Its Growth and General Appearance.—Its Floral and Fruit Productiveness.— Medicinal and other Uses of its Berries.— Its Ornamental Value.—Its Suitability as a Hedge-plant.—How Propagated, and Manner of Culture and Training.—Its other Characteristics.
This tree is of low growth, rarely exceeding fifteen feet in height, having numerous and irregular branches covered with thorns. Its leaves are of a bright-green color, about an inch in length and smooth of surface. Its flowers, which appear in May and June, form in clusters, and are of a yellowish-green color. Its fruit ripens and is gathered in autumn in the northern part of the United States, and is of a globular form and bluish-black color. The juice of its berries is used as a dye or stain, and also as a vegetable paint. Its berries are strongly purgative, but are not much used in medicine owing to the severity of their action.

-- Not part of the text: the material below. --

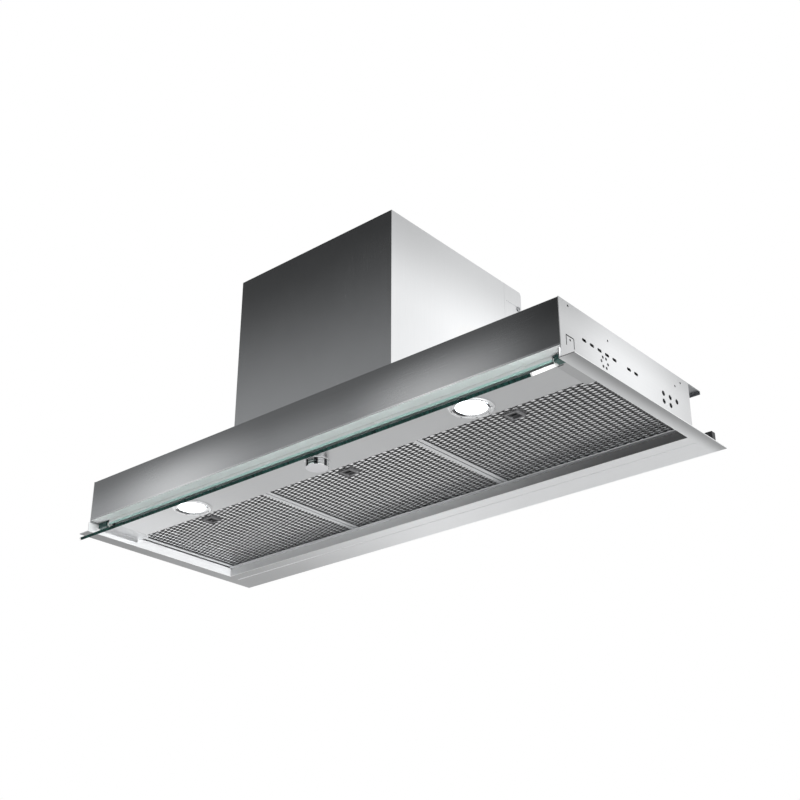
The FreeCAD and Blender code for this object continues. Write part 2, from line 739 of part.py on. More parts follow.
def tower_rear_cover():
    """Back and top shell of the tower, with a rounded corner between them."""
    def slab(half, inset):
        front = TOWER_SEAM
        x = (f"-({half})", half)
        low = "body_top" if inset == "0" else "body_top - 1"
        y = (front if inset == "0" else f"{front} - 1", f"{TOWER_REAR} - {inset}")
        whole = box(x, y, (low, f"{TOWER_TOP} - {inset}"))
        corner_y = f"{TOWER_REAR} - tower_round"
        corner_z = f"{TOWER_TOP} - tower_round"
        start = f"-({half})"
        square = box(x, (corner_y, f"{TOWER_REAR} - {inset}"), (corner_z, f"{TOWER_TOP} - {inset}"))
        quarter = rod("x", f"tower_round - {inset}", start, f"2 * ({half})", (corner_y, corner_z))
        return fused([cut(whole, [square]), quarter])

    outer = slab(HALF_TOWER, "0")
    inner = slab(f"{HALF_TOWER} - sheet", "sheet")
    inlet = rod("y", "gland_neck", f"{TOWER_REAR} - 3 * sheet", "6 * sheet", (GLAND_X, GLAND_Z))
    line = f"({TOWER_TOP} - 29)"
    seam_y = (f"{TOWER_SEAM} + 4", f"{TOWER_REAR} - 8")
    seams = [box(mirrored(f"{HALF_TOWER} - 0.4", f"{HALF_TOWER} + 1", side), seam_y,
                 (line, f"{line} + 0.8")) for side in (-1, 1)]
    keep(cut(outer, [inner, inlet] + seams), "tower_rear_cover")


def tower_top_plate():
    body = new_body("tower_top_plate")
    outline = new_sketch(body, "XY_Plane", TOWER_UNDER)
    half = f"{HALF_TOWER} - sheet"
    rectangle(outline, (f"-({half})", half), ("tower_front + sheet", TOWER_SEAM))
    circle(outline, "0", TOWER_MIDDLE, "spigot_radius - spigot_wall")
    pad(body, outline, "sheet")


def tower_screws():
    heads = []
    for side in (-1, 1):
        for level in (f"{TOWER_TOP} - 31", "body_top + 30"):
            start = HALF_TOWER if side > 0 else f"-{HALF_TOWER} - screw_head_height"
            heads.append(rod("x", "screw_head_radius", start, "screw_head_height",
                             (f"{TOWER_REAR} - 8", level)))
    keep(group(heads), "tower_screws")


# ---------------------------------------------------------------- air outlet
FLAP_Z = f"({TOWER_TOP} + flap_level)"


def duct_spigot():
    """The outlet collar, with a ledge that the flaps close on and holes for their rod."""
    inner = "spigot_radius - spigot_wall"
    base, top = TOWER_TOP, f"{TOWER_TOP} + spigot_height"
    stop = f"{FLAP_Z} - flap_thick / 2 - seat_gap"
    collar = turned("collar", [
        (inner, base), ("spigot_flange", base), ("spigot_flange", f"{base} + spigot_wall"),
        ("spigot_radius", f"{base} + spigot_wall"), ("spigot_radius", top), (inner, top),
        (inner, stop), (f"{inner} - stop_ledge", stop), (f"{inner} - stop_ledge", f"{stop} - 1"),
        (inner, f"{stop} - 1")], "0", TOWER_MIDDLE, kept=False)
    reach = f"({inner} + spigot_wall / 2)"
    centre = (TOWER_MIDDLE, FLAP_Z)
    hole = rod("x", "flap_rod_radius + shaft_clearance", f"-{reach}", f"2 * {reach}", centre)
    keep(cut(collar, [hole]), "duct_spigot")
    keep(rod("x", "flap_rod_radius", f"-{reach}", f"2 * {reach}", centre), "damper_rod")


def damper_flap(name, side):
    """One half disc with its knuckles on the rod; side -1 is the front half."""
    reach = "spigot_radius - spigot_wall - flap_clearance"
    level = (f"{FLAP_Z} - flap_thick / 2", f"{FLAP_Z} + flap_thick / 2")
    disc = rod("z", reach, level[0], "flap_thick", ("0", TOWER_MIDDLE))
    edge = "(knuckle_radius + knuckle_clearance)"

    def beyond(low, high):
        if side > 0:
            return (f"{TOWER_MIDDLE} + {low}", f"{TOWER_MIDDLE} + {high}")
        return (f"{TOWER_MIDDLE} - {high}", f"{TOWER_MIDDLE} - {low}")

    half = box(("-spigot_radius", "spigot_radius"), beyond(edge, "spigot_radius"),
               (f"{FLAP_Z} - 5", f"{FLAP_Z} + 5"))
    leaf = doc.addObject("Part::Common", "leaf")
    leaf.Base = disc
    leaf.Tool = half
    pieces = [leaf]
    bores = []
    centre = (TOWER_MIDDLE, FLAP_Z)
    for low, high in DAMPER_KNUCKLES[name]:
        pieces.append(box((str(low), str(high)), beyond("0", f"({edge} + 1)"), level))
        pieces.append(rod("x", "knuckle_radius", str(low), str(high - low), centre))
        bores.append(rod("x", "flap_rod_radius + shaft_clearance", str(low - 1),
                         str(high - low + 2), centre))
    keep(cut(fused(pieces), bores), f"damper_flap_{name}")


# ---------------------------------------------------------------- blower
BLOWER_Z = f"({TOWER_TOP} - blower_drop)"


def blower_housing():
    def outline(inset):
        half = f"blower_width / 2 - {inset}"
        drum = rod("x", f"blower_radius - {inset}", f"-({half})", f"2 * ({half})",
                   (TOWER_MIDDLE, BLOWER_Z))
        top = TOWER_UNDER if inset == "0" else f"{TOWER_UNDER} + 1"
        neck = box((f"-({half})", half),
                   (f"{TOWER_MIDDLE} - outlet_depth / 2 + {inset}",
                    f"{TOWER_MIDDLE} + outlet_depth / 2 - {inset}"), (BLOWER_Z, top))
        return fused([drum, neck])

    inlets = rod("x", "inlet_radius", "-blower_width", "2 * blower_width",
                 (TOWER_MIDDLE, BLOWER_Z))
    keep(cut(outline("0"), [outline("blower_wall"), inlets]), "blower_housing")


def blower_wheel():
    """A drum of blades between two rings, on a disc hub; it turns about X."""
    ring_inner = "wheel_radius - wheel_ring"
    half = "wheel_width / 2"

    def disc(radius, start, length):
        return rod("x", radius, start, length, (TOWER_MIDDLE, BLOWER_Z))

    hub = disc("wheel_radius - 1", "0", "hub_thick")
    rings = []
    for start in (f"-({half})", f"{half} - hub_thick"):
        middle = disc(ring_inner, f"{start} - 1", "hub_thick + 2")
        rings.append(cut(disc("wheel_radius", start, "hub_thick"), [middle]))
    bore = disc("shaft_radius", "-1", "hub_thick + 2")
    blade = Part.makeBox(value("wheel_width"), value("blade_thick"), value("wheel_ring - 2"))
    blade.translate(FreeCAD.Vector(-value(half), -value("blade_thick") / 2, value(ring_inner) + 1))
    count = int(value("blade_count"))
    blades = []
    for number in range(count):
        one = blade.copy()
        one.rotate(FreeCAD.Vector(0, 0, value("wheel_radius - wheel_ring / 2")),
                   FreeCAD.Vector(1, 0, 0), 35)
        one.rotate(FreeCAD.Vector(), FreeCAD.Vector(1, 0, 0), 360 * number / count)
        blades.append(one)
    cage = doc.addObject("Part::Feature", "blades")
    cage.Shape = Part.makeCompound(blades)
    place(cage, "0", TOWER_MIDDLE, BLOWER_Z)
    keep(cut(fused([hub] + rings + [cage]), [bore]), "blower_wheel")
    keep(disc("shaft_radius", "-motor_gap - 16", "motor_gap + 16 + hub_thick + 6"), "motor_shaft")


def motor():
    start = "-blower_width / 2"
    length = "blower_width / 2 - motor_gap"
    can = rod("x", "motor_radius", start, length, (TOWER_MIDDLE, BLOWER_Z))
    bore = rod("x", "shaft_radius + shaft_clearance", "-motor_gap - 16.5", "17.5",
               (TOWER_MIDDLE, BLOWER_Z))
    keep(cut(can, [bore]), "motor")
    plate_start = "-blower_width / 2 - bracket_thick"

    def disc(radius, inset="0"):
        return rod("x", radius, f"{plate_start} - {inset}", f"bracket_thick + 2 * ({inset})",
                   (TOWER_MIDDLE, BLOWER_Z))

    ring = cut(disc("bracket_ring"), [disc("inlet_radius", "1")])
    half_arm = "bracket_arm / 2"
    x = (plate_start, "-blower_width / 2")
    across = box(x, (f"{TOWER_MIDDLE} - bracket_ring + 4", f"{TOWER_MIDDLE} + bracket_ring - 4"),
                 (f"{BLOWER_Z} - {half_arm}", f"{BLOWER_Z} + {half_arm}"))
    upright = box(x, (f"{TOWER_MIDDLE} - {half_arm}", f"{TOWER_MIDDLE} + {half_arm}"),
                  (f"{BLOWER_Z} - bracket_ring + 4", f"{BLOWER_Z} + bracket_ring - 4"))
    keep(fused([ring, disc("motor_radius - 8"), across, upright]), "motor_bracket")
    screws = []
    outside = f"{plate_start} - screw_head_height"
    for dy, dz in ((1, 0), (-1, 0), (0, 1), (0, -1)):
        reach = "(inlet_radius + bracket_ring) / 2"
        screws.append(rod("x", "screw_head_radius", outside, "screw_head_height",
                          (f"{TOWER_MIDDLE} + {dy} * {reach}", f"{BLOWER_Z} + {dz} * {reach}")))
    keep(group(screws), "bracket_screws")


# ---------------------------------------------------------------- electrics
def electrics():
    front = "tower_front + sheet"
    low = "body_top + box_above_body"
    beside = "blower_width / 2 + box_beside_blower"
    keep(box((beside, f"{beside} + box_width"), (front, f"{front} + box_depth"),
             (low, f"{low} + box_height")), "control_box")
    keep(rod("z", "capacitor_radius", low, "capacitor_length",
             (f"-({beside} + capacitor_radius)", f"{front} + capacitor_radius + seat_gap")),
         "run_capacitor")
    x = "(switch_width / 2 + 30)"
    middle = "(lamp_panel_front + lamp_panel_rear) / 2"
    y = (f"{middle} - driver_width / 2", f"{middle} + driver_width / 2")
    keep(box((x, f"{x} + driver_length"), y, (PANEL_TOP, f"{PANEL_TOP} + driver_height")),
         "lamp_driver")
    flange = rod("y", "gland_radius", TOWER_REAR, "gland_length / 2", (GLAND_X, GLAND_Z))
    neck = rod("y", "gland_neck - seat_gap", f"{TOWER_REAR} - sheet - 4", "gland_length / 2 + 5",
               (GLAND_X, GLAND_Z))
    bore = rod("y", "gland_bore", f"{TOWER_REAR} - 3 * gland_length", "6 * gland_length",
               (GLAND_X, GLAND_Z))
    keep(cut(fused([flange, neck]), [bore]), "cable_gland")


# ---------------------------------------------------------------- hardware
def fixing_clips():
    """Two black spring clips that catch the cabinet's floor, one at each rear corner."""
    clips = []
    rear = f"({FLANGE_REAR} - clip_from_rear)"
    base = "flange_sheet"
    for side in (-1, 1):
        x = mirrored(f"{HALF_FLANGE} - 2.5 - clip_width", f"{HALF_FLANGE} - 2.5", side)
        foot = box(x, (f"{rear} - clip_length", rear), (base, f"{base} + 2.5"))
        peg = box(x, (f"{rear} - clip_peg", rear), (base, f"{base} + clip_height"))
        clips.append(fused([foot, peg]))
    keep(group(clips), "fixing_clips")


def rail_screws():
    heads = []
    for number in (-3, -1, 1, 3):
        heads.append(rod("y", "screw_head_radius", "body_depth + sheet", "screw_head_height",
                         (f"{number} * body_width / 8", "body_top - 13")))
    keep(group(heads), "rail_screws")


bottom_frame()
front_panel()
top_plate()
rear_wall()
rear_rail()
lamp_panel()
rotary_control()
visor()
glass_strip()
filter_ledge()
for side_name, side in (("left", -1), ("right", 1)):
    side_wall(f"side_wall_{side_name}", side)
    panel_cheek(f"panel_cheek_{side_name}", side)
    lamp(side_name, side)
    visor_hinge(f"visor_hinge_{side_name}", side)
for filter_name, number in (("left", -1), ("middle", 0), ("right", 1)):
    grease_filter(filter_name, number)
tower_front_cover()
tower_rear_cover()
tower_top_plate()
tower_screws()
duct_spigot()
damper_flap("front", -1)
damper_flap("rear", 1)
blower_housing()
blower_wheel()
motor()
electrics()
fixing_clips()
rail_screws()

doc.recompute()
for thing in doc.Objects:
    if "Invalid" in thing.State or "Error" in thing.State:
        raise SystemExit(f"{thing.Label} did not compute: {thing.State}")
for part in PARTS:
    if part.Shape.isNull() or not part.Shape.isValid():
        raise SystemExit(f"{part.Label} has no valid shape")

os.makedirs("parts", exist_ok=True)
for part in PARTS:
    part.Shape.exportStep(f"parts/{part.Label}.step")
    print(f"{part.Label}: {len(part.Shape.Solids)} solid(s), {part.Shape.Volume:.0f} mm3")
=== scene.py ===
"""The looks of a built-in cooker hood: pressed steel, glass visor, lamps and filters."""

import json
import math

import bmesh
import bpy
from mathutils import Matrix, Vector


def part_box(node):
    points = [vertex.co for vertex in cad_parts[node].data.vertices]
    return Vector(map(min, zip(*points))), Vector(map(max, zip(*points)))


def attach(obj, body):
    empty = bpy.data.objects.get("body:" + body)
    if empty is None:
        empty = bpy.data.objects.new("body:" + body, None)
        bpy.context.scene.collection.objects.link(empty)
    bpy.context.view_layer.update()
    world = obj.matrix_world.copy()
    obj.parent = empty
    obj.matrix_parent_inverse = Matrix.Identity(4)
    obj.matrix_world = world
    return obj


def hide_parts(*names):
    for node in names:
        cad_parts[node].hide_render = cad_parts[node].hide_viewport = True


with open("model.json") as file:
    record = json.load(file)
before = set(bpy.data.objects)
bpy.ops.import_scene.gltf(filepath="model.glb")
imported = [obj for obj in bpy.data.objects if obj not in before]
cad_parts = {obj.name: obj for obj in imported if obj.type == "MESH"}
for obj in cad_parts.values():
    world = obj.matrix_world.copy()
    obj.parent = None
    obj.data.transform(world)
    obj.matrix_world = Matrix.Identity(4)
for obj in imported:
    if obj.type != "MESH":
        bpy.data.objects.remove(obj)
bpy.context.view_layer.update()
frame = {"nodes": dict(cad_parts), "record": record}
BODY_OF = {name: body for body, names in frame["record"]["behaviour"]["bodies"].items()
           for name in names}
MM = 0.001
SIDES = (("left", -1), ("right", 1))
FILTERS = ("left", "middle", "right")
VISOR_TILT = math.radians(32.5)
LAMP_X = 0.259  # from the middle of the hood to a lamp's centre, in metres

# In millimetres: the outlet's collar, the screw heads, the filters' mesh and the frame's step.
SPIGOT_RADIUS, SPIGOT_WALL, SPIGOT_STOP = 75.0, 1.5, 29.2
SCREW_RADIUS, SCREW_HEIGHT = 4.0, 2.2
MESH_PERIOD, MESH_ROW, STRAND_THICK = 20.0, 3.2, 0.45
JOGGLE_IN = 42.5  # from the bottom frame's rear edge to its pressed step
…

The buckthorn is cultivated both for use and ornament in the New England States and other places, and is considered very suitable for hedging, in consequence of its robust and rigid habit of growth. It may be propagated from seed, cuttings, or layers, and will thrive best in a rich, moist soil. For hedging, sow seed to the depth of half an inch, in a shady situation, so as to prevent the sun acting severely on the young plants as they come above ground; transplant at nine inches apart in.single rows, and prune back in the following spring to within six or eight inches of their bed's surface ; this will cause the hedge to be thick at the bottorn, which is a considerable advantage where strength and durability are requisite. All that remains at this period of their growth is to keep the plants clear from weeds, and trim the hedge every season. The month of June has been found a good time to clip, as the plants soon recover their beauty of foliage, owing to the active circulation of their sustaining juices at that season.
As this plant attains considerable height, it is well suited for arching or trellis-work, and, by being trained, will form a beautiful, densely shaded arbor or covered walk. Its natural growth being sufficiently interwoven, it needs no interlacing, and may be clipped into any shape or form which the caprice of the grower may imagine. It is not habited to throw out suckers, nor is it ever encumbered by dead wood. Owing to the green coloring contrasted by its flowers, it does not show much gayety when in bloom; but when laden with its bluish-black berries it presents quite a striking appearance, highly ornamental.